Elsewhere on these pages, Bryan Fayant strongly encourages Native people to fight for their children rather than letting social workers take them away from them.

He points out that there are many rights and avenues to assist Native people in winning that fight.

His comments tie in closely with a growing concern in the Native community over the loss of their children, and those children's own loss of their Native identity and culture and the consequence that can result from the alienation they feel as a result of that loss.

An example of what is being done is the efforts of Metis Children's Services to educate Metis people on their rights and to find and train Metis foster parents.

"Care for our own" is the slogan Metis Children's Services is using in its campaign, and it is a slogan that echoes the main thrust of the new Child Welfare Act itself.
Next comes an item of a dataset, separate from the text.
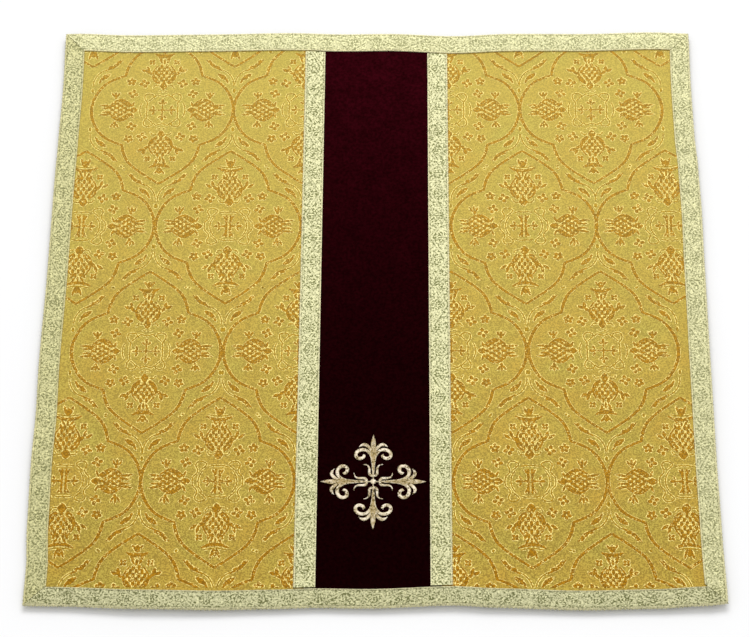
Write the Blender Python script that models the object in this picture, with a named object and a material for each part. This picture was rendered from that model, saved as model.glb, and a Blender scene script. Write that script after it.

That act very clearly reflects the provincial government's policy that families should take responsibility for their own children, and that children should be raised by their own people in their own culture.

Unfortunately, it too often seems that no one told the provincal government employees directly responsible for children - the social workers, their supervisors, and the administrators in the Department of Social Services.

They're still performing from the perspective of their white middle class upbring-ing, unable or unwilling to consider that other cultures, lifestyles and values may be just as valid as their own even though provincial laws say they must do that.

The only way they will listen is if Native individuals and communities use those laws to fight for their rights, and if they fight in a determined, orderly and unified fashion.

We've already clearly seen the disastrous consequences when Native children are pressed into a non-Native mold, forced to assimilate into an alien culture.

And the results have been particularly tragic where children have been shunted through a series of foster homes, many of them unfriendly to Native children and unfit for any child.

It has taken the terrible sacrifice of youngsters like Richard Cardinal, who committed suicide at 17, to create changes in the selection and supervision of foster homes, but there are still far too many abuses.

The real solution, of course, is for the Native community to offer a better alternative. While there has been some effort in that direction, far too little has been done for there to be a real alternative.

Maybe, as Fayant says, that 's because people are intimidated by the authoritarian figure of the social worker. Maybe, as he also says, it's because the problem isn't given a high enough priority by Native individuals, communities and organizations.

Whatever the reason Native children will continue to suffer until something is done.

That is unacceptable.

Nothing is more valuable than human life, than our children and the future they represent.

No matter what it takes, action must be taken for their sake.